While more severe forms of autistic-spectrum disorder require specialized care, many children and teens with Asperger’s disorder find themselves in mainstream settings and/or more broad-based treatment programs. This approach can increase the young person’s access to normalized social situations in which they can learn better social skills experientially through contact with a more diverse peer population. But mixing an Asperger’s population with other populations, particularly an emotionally or behaviorally disordered population, requires a thoughtful and educated approach from treatment staff. That’s because while these populations may exhibit similar behaviors and may respond well to high levels of structure and consistency, the source of their problem behaviors is often different.
As a broad example, some apparently defiant behaviors exhibited by children or teens with Asperger’s disorder are more the result of a failure to understand and interpret external data—such as facial expressions or tone of voice—than of willful defiance. Because they fail to detect or misinterpret social cues, they may respond to adult instruction in a manner that seems (but may not be) willfully defiant. A child with an oppositional disorder, on the other hand, may accurately interpret social cues and instructions but consciously choose not to comply. Because the source and motive for many apparently similar behaviors is different in these populations, the teaching of new behaviors should also be different. In the case of a young person with ASD, this is more likely to take the form of concrete skill building than behavioral consequences. Some children and teens with ASD also have a co-occurring behavioral disorder, further complicating treatment and requiring a combination of ASD, psychotherapeutic and behaviorally oriented approaches.

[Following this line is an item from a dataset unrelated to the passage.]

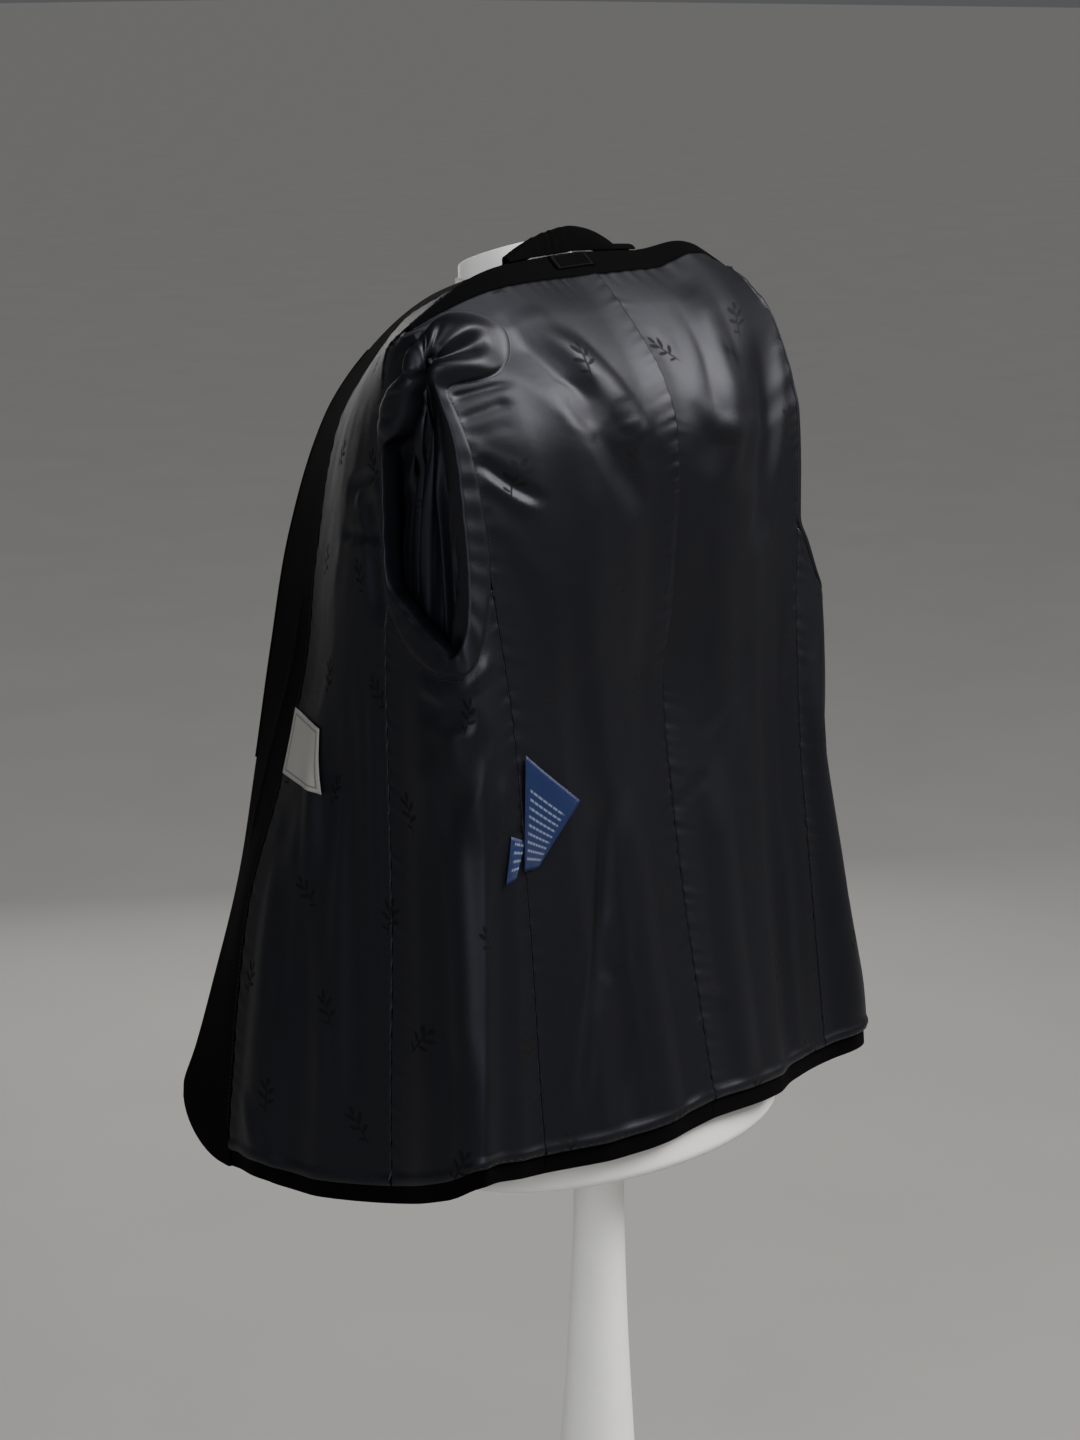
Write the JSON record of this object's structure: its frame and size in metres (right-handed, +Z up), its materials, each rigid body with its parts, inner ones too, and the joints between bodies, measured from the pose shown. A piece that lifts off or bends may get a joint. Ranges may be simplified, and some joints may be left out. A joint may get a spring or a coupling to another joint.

When selecting a treatment option for child or teen with ASD, then, it is critical to ensure that the treatment team has experience, training and success working with this disorder. The National Institute of Mental Health suggests a list of questions parents can ask when planning for their child:
- How successful has the program been for other children?
- How many children have gone on to placement in a regular school and how have they performed?
- Will my child be given tasks and rewards that are personally motivating?
- Is the environment designed to minimize distractions?
- Will the program prepare me to continue the therapy at home?
- What is the cost, time commitment, and location of the program?
- Do staff members have training and experience in working with children and adolescents with autism?
- How are activities planned and organized?
- Are there predictable daily schedules and routines?
- How much individual attention will my child receive?
- How is progress measured? Will my child’s behavior be closely observed and recorded?